__SUPPLIED MATERIAL__.
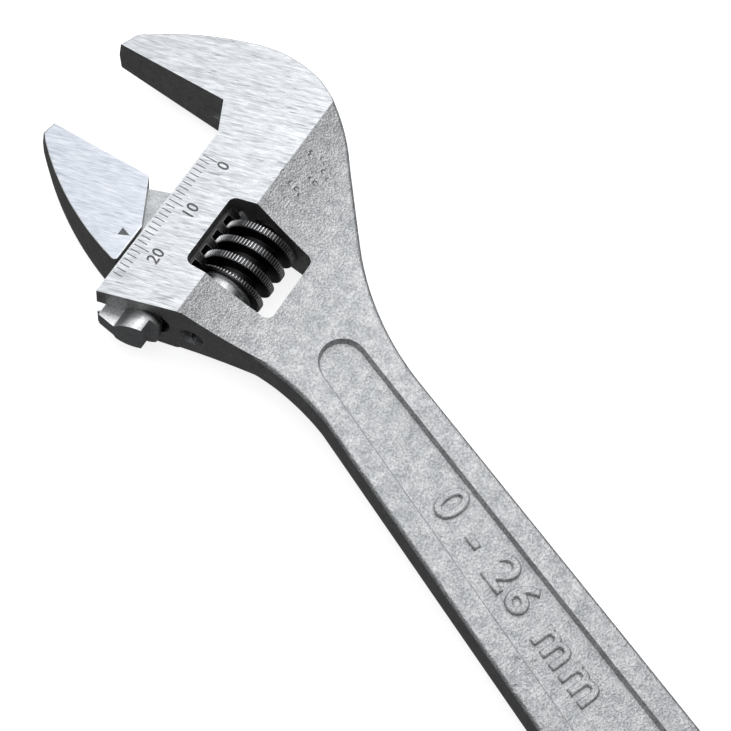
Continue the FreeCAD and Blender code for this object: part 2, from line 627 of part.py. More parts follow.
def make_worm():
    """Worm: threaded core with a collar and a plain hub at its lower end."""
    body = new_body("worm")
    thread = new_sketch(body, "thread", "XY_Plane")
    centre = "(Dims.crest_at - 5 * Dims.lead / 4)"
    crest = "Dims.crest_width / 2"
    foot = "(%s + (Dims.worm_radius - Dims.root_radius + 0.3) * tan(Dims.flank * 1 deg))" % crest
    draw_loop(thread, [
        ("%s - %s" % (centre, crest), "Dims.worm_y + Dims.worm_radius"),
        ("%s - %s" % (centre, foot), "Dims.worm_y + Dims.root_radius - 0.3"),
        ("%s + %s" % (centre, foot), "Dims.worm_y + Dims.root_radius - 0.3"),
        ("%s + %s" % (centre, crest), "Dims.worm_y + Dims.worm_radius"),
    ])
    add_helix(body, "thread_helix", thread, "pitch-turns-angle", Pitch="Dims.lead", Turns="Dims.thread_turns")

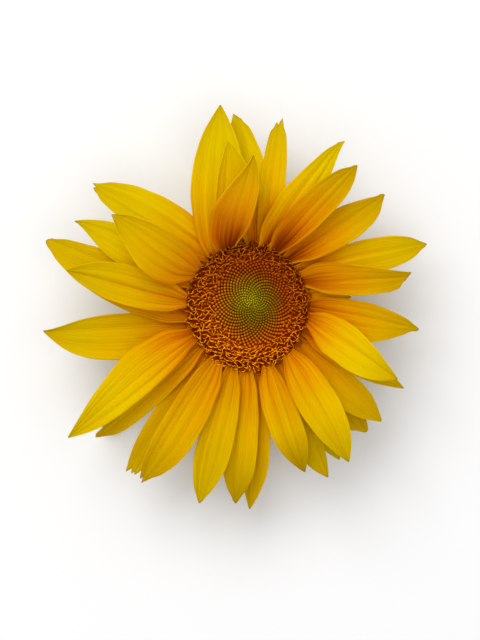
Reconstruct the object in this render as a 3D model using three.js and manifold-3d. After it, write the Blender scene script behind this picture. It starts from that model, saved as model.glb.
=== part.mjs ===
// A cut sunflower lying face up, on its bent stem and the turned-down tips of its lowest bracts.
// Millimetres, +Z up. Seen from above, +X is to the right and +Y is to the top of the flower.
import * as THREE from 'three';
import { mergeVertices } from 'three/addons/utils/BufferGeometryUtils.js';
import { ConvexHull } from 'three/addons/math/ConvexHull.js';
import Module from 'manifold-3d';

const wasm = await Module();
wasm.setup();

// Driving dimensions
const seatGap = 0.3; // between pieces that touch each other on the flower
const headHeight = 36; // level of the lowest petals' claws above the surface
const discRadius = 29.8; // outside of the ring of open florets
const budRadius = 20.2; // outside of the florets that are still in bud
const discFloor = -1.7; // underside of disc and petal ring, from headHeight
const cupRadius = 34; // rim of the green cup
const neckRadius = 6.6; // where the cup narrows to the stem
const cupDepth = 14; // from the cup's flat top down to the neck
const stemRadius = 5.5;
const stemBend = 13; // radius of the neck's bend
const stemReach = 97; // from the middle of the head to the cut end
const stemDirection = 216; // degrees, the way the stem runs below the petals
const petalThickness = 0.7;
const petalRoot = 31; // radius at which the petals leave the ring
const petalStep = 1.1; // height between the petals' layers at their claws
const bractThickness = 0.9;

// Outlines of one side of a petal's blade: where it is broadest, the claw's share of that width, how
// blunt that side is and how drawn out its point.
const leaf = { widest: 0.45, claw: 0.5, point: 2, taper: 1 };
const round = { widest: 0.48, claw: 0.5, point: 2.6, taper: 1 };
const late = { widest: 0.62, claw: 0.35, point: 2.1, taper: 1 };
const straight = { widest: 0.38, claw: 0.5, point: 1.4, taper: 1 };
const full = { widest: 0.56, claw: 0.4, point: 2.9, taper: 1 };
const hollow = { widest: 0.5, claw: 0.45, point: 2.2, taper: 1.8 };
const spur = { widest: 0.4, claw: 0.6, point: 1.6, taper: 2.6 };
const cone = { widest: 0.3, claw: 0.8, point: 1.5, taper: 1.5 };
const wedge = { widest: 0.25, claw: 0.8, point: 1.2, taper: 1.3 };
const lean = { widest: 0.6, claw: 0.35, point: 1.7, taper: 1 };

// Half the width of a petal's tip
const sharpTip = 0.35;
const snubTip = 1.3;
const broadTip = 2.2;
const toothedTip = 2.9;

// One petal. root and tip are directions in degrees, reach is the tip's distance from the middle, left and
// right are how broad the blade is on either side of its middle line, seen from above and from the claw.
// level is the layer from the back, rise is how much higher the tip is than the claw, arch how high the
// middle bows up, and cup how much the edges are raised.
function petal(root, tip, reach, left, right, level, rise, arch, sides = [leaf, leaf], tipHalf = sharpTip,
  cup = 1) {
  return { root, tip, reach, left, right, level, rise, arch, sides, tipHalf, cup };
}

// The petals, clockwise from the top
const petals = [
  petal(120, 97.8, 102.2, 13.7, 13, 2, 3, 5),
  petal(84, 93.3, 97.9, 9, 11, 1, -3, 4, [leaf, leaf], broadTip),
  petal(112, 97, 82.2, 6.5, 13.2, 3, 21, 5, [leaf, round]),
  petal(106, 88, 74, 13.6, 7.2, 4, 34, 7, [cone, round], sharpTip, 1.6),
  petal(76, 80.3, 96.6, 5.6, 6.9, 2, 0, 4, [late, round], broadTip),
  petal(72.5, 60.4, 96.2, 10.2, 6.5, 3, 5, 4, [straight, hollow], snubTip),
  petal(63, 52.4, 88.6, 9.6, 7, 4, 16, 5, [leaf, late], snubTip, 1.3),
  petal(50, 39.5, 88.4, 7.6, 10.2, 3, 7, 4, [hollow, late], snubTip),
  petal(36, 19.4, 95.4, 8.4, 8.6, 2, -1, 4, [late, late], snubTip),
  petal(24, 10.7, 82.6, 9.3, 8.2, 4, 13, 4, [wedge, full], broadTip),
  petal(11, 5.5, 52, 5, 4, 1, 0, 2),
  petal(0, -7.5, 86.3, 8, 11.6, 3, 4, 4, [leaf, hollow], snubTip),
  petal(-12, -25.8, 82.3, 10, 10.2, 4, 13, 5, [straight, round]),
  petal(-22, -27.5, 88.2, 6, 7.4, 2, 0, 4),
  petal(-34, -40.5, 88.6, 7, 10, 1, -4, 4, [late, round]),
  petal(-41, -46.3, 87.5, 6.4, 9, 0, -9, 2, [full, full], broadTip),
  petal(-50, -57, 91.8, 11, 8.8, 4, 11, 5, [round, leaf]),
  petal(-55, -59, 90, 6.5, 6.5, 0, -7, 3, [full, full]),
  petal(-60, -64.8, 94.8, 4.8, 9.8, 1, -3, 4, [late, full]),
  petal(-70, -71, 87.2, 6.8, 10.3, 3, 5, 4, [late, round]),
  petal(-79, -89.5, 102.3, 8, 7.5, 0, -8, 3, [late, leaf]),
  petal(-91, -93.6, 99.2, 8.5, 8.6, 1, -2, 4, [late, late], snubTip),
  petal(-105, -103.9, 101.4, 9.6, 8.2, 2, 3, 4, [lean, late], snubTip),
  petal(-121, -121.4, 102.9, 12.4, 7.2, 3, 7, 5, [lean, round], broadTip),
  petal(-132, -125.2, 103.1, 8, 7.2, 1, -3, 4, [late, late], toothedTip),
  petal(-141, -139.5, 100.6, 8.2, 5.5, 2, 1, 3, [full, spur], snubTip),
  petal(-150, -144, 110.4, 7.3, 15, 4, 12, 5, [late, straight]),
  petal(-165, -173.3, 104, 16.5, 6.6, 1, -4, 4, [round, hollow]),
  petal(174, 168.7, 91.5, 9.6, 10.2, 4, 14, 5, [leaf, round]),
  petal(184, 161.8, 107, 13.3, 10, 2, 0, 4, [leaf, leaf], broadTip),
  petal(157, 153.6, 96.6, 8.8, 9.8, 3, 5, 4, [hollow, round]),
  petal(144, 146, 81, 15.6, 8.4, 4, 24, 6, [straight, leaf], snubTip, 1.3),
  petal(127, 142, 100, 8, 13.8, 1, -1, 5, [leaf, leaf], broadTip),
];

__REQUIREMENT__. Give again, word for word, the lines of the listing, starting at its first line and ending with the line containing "Reconstruct the object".

__SOLUTION TO THE EXERCISE__.
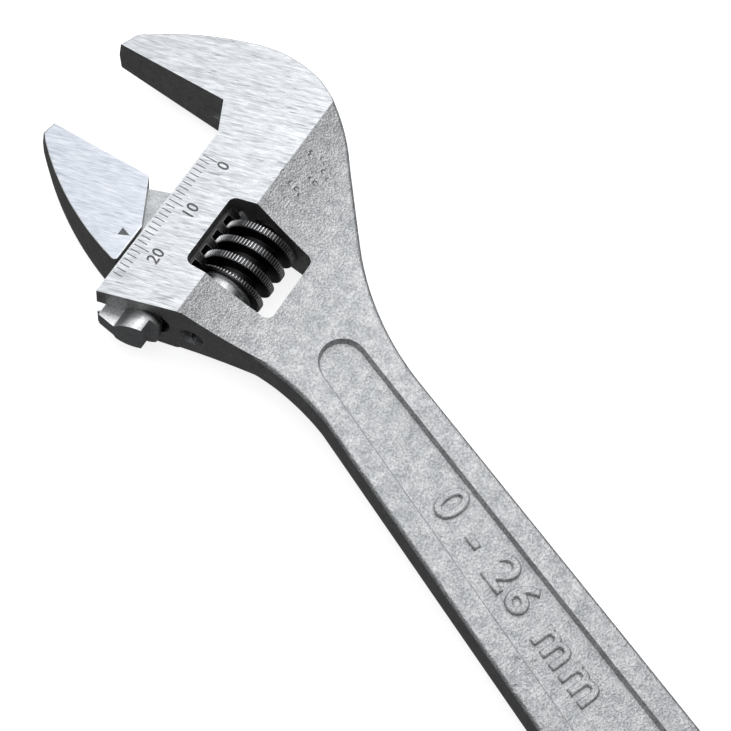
Continue the FreeCAD and Blender code for this object: part 2, from line 627 of part.py. More parts follow.
def make_worm():
    """Worm: threaded core with a collar and a plain hub at its lower end."""
    body = new_body("worm")
    thread = new_sketch(body, "thread", "XY_Plane")
    centre = "(Dims.crest_at - 5 * Dims.lead / 4)"
    crest = "Dims.crest_width / 2"
    foot = "(%s + (Dims.worm_radius - Dims.root_radius + 0.3) * tan(Dims.flank * 1 deg))" % crest
    draw_loop(thread, [
        ("%s - %s" % (centre, crest), "Dims.worm_y + Dims.worm_radius"),
        ("%s - %s" % (centre, foot), "Dims.worm_y + Dims.root_radius - 0.3"),
        ("%s + %s" % (centre, foot), "Dims.worm_y + Dims.root_radius - 0.3"),
        ("%s + %s" % (centre, crest), "Dims.worm_y + Dims.worm_radius"),
    ])
    add_helix(body, "thread_helix", thread, "pitch-turns-angle", Pitch="Dims.lead", Turns="Dims.thread_turns")

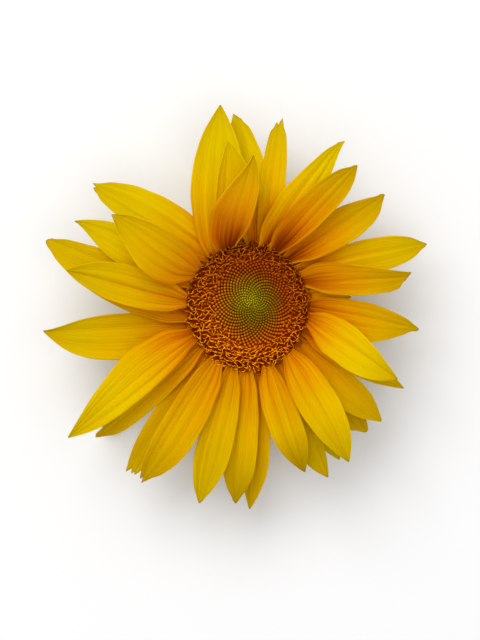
Reconstruct the object in this render as a 3D model using three.js and manifold-3d. After it, write the Blender scene script behind this picture. It starts from that model, saved as model.glb.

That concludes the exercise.